D. B. : Espèces en voie d’extinction, catastrophes naturelles, réchauffement climatique. Impossible d’évoquer la nature sans y associer la menace qui pèse sur elle. En s’emparant de la question de l’environnement et de l’écologie, l’industrie du luxe s’inscrit dans le récit d’une nature précieuse mais fragile qu’elle promet de préserver. Mais au-delà du fait d’être en résonance avec les préoccupations environnementales des consommateurs, les marques doivent aussi protéger leurs actifs. Certains acteurs ont des savoir-faire et des produits intimement liés au monde végétal. C’est le cas de Guerlain dont l’emblème est l’abeille ou de Ruinart qui est ancrée dans un terroir impacté par le changement climatique. Leur communication orientée sur la nature et sa préservation illustre leurs combats et fait sens pour les consommateurs. Toutefois, elles sont constamment sur une ligne de crête. Leur communication se doit d’être le reflet d’une politique de responsabilité sociale et environnementale solide.

Peut-on dire que cette attention portée à la nature contribue à l’élaboration d’un nouvel imaginaire ?
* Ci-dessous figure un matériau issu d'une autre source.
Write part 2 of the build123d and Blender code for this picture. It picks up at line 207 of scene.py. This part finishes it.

D. B. : C’est pour moi le symbole d’une transformation du désir. Dans la culture populaire, le rêve a longtemps été synonyme de luxe. Palaces, prestige, grosses montres… Mais l’ostentatoire fait moins rêver. Une image d’Epinal qui va jusqu’à être caricaturée, comme en témoignent le hashtag Eat The Rich ou des séries comme The White Lotus. Cette évolution pousse les marques à revoir leur positionnement et leurs messages pour véhiculer d’autres imaginaires. Le quiet luxury (luxe tranquille est un style de vie sans démonstrations manifestes de richesse) illustre ce besoin de privilégier la sobriété plutôt que l’ostentation.

Les questions du climat auraient eu un impact sur la définition du luxe elle-même ?
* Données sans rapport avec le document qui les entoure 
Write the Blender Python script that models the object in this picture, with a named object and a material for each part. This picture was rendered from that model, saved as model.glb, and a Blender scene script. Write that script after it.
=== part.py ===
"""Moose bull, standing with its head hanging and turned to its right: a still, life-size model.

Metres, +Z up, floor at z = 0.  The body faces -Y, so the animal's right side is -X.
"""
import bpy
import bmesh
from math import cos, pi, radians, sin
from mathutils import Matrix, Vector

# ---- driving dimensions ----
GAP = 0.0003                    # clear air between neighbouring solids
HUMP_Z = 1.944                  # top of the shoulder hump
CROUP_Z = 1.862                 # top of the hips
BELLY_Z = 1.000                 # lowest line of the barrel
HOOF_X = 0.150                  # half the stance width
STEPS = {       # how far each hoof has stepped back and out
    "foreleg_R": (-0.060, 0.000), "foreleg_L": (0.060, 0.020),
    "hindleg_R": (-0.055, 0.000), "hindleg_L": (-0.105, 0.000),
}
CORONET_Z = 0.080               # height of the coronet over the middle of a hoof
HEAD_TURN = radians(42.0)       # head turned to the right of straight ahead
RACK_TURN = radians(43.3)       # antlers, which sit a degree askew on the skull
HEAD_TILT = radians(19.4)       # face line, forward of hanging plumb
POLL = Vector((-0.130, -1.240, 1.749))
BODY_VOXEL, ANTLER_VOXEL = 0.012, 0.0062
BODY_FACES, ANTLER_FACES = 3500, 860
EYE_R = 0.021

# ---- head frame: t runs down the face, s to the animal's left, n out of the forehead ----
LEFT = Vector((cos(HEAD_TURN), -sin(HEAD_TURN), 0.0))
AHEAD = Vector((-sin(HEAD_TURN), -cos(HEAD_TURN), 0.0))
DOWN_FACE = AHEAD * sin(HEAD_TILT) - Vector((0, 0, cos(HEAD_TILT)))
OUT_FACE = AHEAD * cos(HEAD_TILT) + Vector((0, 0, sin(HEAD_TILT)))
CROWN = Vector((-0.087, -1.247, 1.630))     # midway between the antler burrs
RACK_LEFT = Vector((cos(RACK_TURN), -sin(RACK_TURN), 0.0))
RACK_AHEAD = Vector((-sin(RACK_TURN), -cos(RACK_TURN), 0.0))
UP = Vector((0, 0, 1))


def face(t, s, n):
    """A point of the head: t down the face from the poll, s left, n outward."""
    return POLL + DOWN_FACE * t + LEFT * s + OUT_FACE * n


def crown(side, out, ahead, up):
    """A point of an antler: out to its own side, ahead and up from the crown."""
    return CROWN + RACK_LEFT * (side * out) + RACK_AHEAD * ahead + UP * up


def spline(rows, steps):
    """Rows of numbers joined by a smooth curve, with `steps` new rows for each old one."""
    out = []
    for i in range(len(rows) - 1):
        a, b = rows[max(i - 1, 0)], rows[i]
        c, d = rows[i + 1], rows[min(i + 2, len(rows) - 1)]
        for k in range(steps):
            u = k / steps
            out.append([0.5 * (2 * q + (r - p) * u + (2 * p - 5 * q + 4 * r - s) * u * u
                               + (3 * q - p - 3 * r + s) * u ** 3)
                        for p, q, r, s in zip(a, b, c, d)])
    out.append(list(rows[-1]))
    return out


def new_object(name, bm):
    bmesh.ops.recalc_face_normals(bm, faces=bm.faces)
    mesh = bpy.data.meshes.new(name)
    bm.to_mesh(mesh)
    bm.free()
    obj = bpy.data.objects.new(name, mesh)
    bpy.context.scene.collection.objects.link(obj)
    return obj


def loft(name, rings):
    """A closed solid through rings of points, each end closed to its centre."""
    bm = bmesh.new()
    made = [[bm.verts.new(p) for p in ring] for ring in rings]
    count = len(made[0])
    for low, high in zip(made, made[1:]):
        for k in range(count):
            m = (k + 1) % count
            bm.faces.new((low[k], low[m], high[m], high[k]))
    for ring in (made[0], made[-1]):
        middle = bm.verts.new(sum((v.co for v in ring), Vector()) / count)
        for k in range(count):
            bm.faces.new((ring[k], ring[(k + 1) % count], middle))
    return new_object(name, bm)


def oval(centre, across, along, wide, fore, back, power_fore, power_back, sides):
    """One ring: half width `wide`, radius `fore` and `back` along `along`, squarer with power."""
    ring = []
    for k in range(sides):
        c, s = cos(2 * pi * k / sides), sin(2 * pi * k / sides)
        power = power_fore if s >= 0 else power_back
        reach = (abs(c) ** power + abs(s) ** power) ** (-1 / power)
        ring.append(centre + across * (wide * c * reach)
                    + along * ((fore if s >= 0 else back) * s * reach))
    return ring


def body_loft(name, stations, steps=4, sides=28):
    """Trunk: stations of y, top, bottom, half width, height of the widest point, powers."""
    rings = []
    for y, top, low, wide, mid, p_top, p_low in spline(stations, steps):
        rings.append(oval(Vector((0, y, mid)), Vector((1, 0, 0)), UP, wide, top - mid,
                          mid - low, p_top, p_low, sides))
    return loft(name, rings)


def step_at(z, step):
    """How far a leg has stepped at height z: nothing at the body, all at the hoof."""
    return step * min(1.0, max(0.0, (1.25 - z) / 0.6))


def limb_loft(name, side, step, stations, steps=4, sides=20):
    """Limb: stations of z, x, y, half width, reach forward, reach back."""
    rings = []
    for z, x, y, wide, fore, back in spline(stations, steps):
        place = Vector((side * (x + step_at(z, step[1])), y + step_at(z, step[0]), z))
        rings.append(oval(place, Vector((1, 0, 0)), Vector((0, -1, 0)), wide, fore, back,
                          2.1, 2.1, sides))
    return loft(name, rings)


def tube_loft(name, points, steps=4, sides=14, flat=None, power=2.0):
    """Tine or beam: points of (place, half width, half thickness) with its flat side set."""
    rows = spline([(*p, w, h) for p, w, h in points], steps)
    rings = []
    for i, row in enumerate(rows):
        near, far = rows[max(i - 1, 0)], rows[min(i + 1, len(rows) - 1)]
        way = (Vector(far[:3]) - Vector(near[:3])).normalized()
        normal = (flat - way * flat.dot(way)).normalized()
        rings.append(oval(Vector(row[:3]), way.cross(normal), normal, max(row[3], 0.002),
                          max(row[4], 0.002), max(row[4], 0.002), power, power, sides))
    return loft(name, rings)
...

D. B. : En répondant à l’appel de la nature, le luxe confirme sa capacité à lire l’époque qu’il traverse. Une époque qui appelle de ses vœux un retour au réel et une plus grande connexion avec le vivant. La définition du luxe évolue : la désidérabilité d’une marque ne tient plus uniquement à son prix, mais à sa résonance culturelle. Elle n’existe plus seulement à travers ses produits, elle tend à devenir une « marque média » avec une production audiovisuelle et culturelle forte. Il y a cette tendance que nous avons baptisée la « Nature Magique » où la nature devient le lieu privilégié du réenchantement et de l’inspiration créative. Une vision fantasmée de la nature qui se retrouve dans des esthétiques populaires comme le cottagecore (esthétique romantique de la vie à la campagne) ou le mermaidcore (imaginaire lié aux sirènes). Les marques s’inspirent de la nature créatrice et bienfaisante pour alimenter leur récit et proposer une alternative au tout technologique.

Si le Luxe s’inspire de l’outdoor, l’inverse est-il vrai ?

D. B. : Les grandes maisons de mode et les marques outdoor partagent certains critères du luxe (héritage fort, capacité d’innovation, direction artistique marquée). Et certaines marques outdoor accèdent même au statut de marque de luxe. Dans son dernier rapport sur les nouvelles règles de l’industrie, Highsnobiety dévoilait un classement des marques où des grandes maisons comme Prada côtoient des marques lifestyle comme Aimé Leon Dore mais aussi des acteurs historiques de l’outdoor comme Salomon qui, avec des modèles phares comme la Xt-6, se retrouvent régulièrement sur les podiums et au pied des fashionistas. Des matières comme le Gore-Tex (membrane technique) sont perçues comme des textiles luxueux. Une nouvelle vague de marques outdoors indépendantes, telles que SatisfyRoa Hiking, cassent les silos entre luxe et outdoor. Ces marques qui proposent une esthétique et un univers créatif très pointus, sont à la croisée des chemins. Si l’outdoor mue, cette transformation participe également à celle de l’industrie du luxe.

Déclin de la biodiversité, changement climatique… La nature devient-elle le nouveau luxe ?

D. B. : C’est ce qu’on soutient. C’est presque cynique. Le luxe est rare, la nature de plus en plus, elle devient donc un luxe. Ce qui nous manque aujourd’hui, c’est de nous retrouver hors des notifications, de la circulation, des stimulations permanentes. Il y a une forme de trop-plein, qui a été en partie véhiculé par « l’ancien luxe » et dont on veut se défaire. L’ostentoire inspire moins. Le nouveau luxe, c’est peut-être simplement le silence, l’air frais, les odeurs naturelles. Le désir change et s’oriente vers une forme de sobriété, de légèreté et de simplicité pour être en phase avec les limites actuelles de la planète. Si ce nouveau mode de vie fait rêver et que les marques de luxe s’emparent de ce récit pour le valoriser culturellement, c’est positif. Pour accompagner l’évolution de la société, nous avons certes besoin de l’engagement des activistes ou des militants pour sensibiliser, informer et alerter sur les enjeux, mais il faut aussi inspirer. L’écologie considérée comme « punitive » peine à mobiliser. Si les marques de luxe et leurs budgets de communication pharaoniques, participent à construire un récit désirable, on ne peut que s’en réjouir.